“有多开?”我还真不了解这场合有多乱,因为好奇便多问了一句。
“反正吃喝嫖赌,都沾了。”陈晓骁说到这儿立马说:“老同学,你可别把我当成那种女人啊!我在清风干的是推销酒水的工作,因为提成高,还有小费,所以才干这行。”
她说到这儿,连叹了好几声气儿:“其实我毕业后找了份室内设计的工作,虽然薪水不高,但还算稳定。可我妈,突然查出乳腺癌来,为了赚钱给她治病,我才会做起这份不体面的工作来。”
陈晓骁说到这儿,眼眶一下子就红了。
我连忙说:“晓骁,工作不分高低贵贱,只要你洁身自好就没问题的。不过阿姨现在怎么样了?”
“还行吧,最近虽然稳定下来了,但还是要定期化疗,还要吃进口的抗癌药。”
她浓妆艳抹下的脸,呈现出一种不符合这个年龄带的苍老感来。
我知道陈晓骁是单亲家庭长大的孩子,她爸爸许多年没有管过她们母女了。都说一分钱难倒英雄汉,在这个没钱寸步难行的社会,她一个人要承担起昂贵的医药费,得有多艰难。
我刚想说从银行卡里转点钱给她应急,贺子华却掏出一种十万的支票递到了她面前。
陈晓骁擦擦眼泪说:“你……你们这是做什么?我和你们说这些,不是为了问你们要钱,你们别误会。”
贺子华很温和的说:“你是沈珂的朋友,那也就是我的朋友,朋友有难,四方支援,我现在手头也是有点紧,这十万先拿着给你妈治病吧。你一好好的女孩子,还是少在那种场合混迹了,赶紧辞了这工作,换一份有上升空间的事业做着。钱要是不够,你和沈珂说,我们能帮的绝不推辞。”
陈晓骁一听,眼泪一下子就滚出来了。我拿了纸巾帮她轻轻擦拭了眼泪:“别哭了,你多乐观一人啊,这点小事能犯得着哭吗?”
“不是,我是真挺感动的,其实我妈病后我想过给亲朋好友借钱,但是大家都各种推脱。那些天天在朋友圈里炫富的人,一听到我要借钱就把自己形容得好像随时能去要饭的人一样,我真的是寒透了心。”
其实我特别能理解陈晓骁的心情,当初我爸妈出了车祸,我也被人追债,而且医药费都凑不齐。虽然后来我爸和我妈都没能醒过来,但是要不是贺子华及时提供了帮助,那我的处境也会异常艰难的。

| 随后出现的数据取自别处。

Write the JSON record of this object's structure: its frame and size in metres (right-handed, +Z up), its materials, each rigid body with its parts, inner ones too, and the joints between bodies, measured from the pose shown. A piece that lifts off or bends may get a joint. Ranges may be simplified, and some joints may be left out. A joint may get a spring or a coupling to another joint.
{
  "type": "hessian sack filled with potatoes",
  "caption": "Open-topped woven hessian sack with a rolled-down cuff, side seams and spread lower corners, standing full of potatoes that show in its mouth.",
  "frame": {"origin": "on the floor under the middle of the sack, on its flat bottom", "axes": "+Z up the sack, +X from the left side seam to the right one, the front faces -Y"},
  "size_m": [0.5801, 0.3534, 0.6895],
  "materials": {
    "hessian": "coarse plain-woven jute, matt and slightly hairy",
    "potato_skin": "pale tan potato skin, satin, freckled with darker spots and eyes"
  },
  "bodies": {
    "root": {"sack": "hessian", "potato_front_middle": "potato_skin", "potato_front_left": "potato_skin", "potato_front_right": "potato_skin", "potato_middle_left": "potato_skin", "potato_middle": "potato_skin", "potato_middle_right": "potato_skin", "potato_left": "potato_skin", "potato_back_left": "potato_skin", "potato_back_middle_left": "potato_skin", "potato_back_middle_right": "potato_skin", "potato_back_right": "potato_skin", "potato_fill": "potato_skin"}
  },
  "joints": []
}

我把支票塞进她的手里:“别哭了,多大点事儿值得哭,再哭啊,妆都要花了!”
“恩恩恩。”陈晓骁连连点头:“我不哭,这钱就当我借的吧,改明儿我赚到钱了,肯定第一时间还你们!”
“不急,不还都行的。”我拍拍她的背,以示安慰。
陈晓骁掏出镜子补了一下妆,情绪也算缓和了些。“对了,咱们都扯远了,你们找方程是有什么事儿啊?”
“谈合同,想让他把价格压低点,但他不愿见我们。”
“这样啊!”陈晓骁想了想说:“那你们是想拍他的照片?”
贺子华看了我一眼才说:“是有这个想法,但是我们没有为难你的想法。支票和这是两码事儿,你千万别把它们混在一起谈。”
我也说:“对,你别往心里去。”
陈晓骁笑着说:“我知道你们是好人,我也想做点什么报答你们,但是这清风里面管得可严了,手机和相机这种电子产品,是不准带进包间的,在进包房前,所有的电子产品都会被收起,只有在舞池和吧台这种地方才能使用手机。而方程,进出清风走的都是后门,而且从不离开~房间的。”
一直沉默着没说话的向洋突然坐直了,他瞥了我一眼,说:“我倒有个办法。”
“说吧。”贺子华蹙着眉,抬起手在桌上轻敲着。
“我给李副总打电话,让他出来接我们。”
贺子华表情严肃的看了他一眼:“我们?你是说我和你吗?”
向洋摇摇头,把视线落在我身上:“不!是我和沈珂,我得给你借你老婆一用了。”
我还没来得及表态,贺子华立马回绝了:“不可能!”
向洋辩解:“你都还没听我说完呢,怎么就否决了?”
贺子华的态度更加强硬:“因为没有听的必要!那些男人是什么德行你又不是猜不到,让沈珂进去,那不是羊入虎口吗?”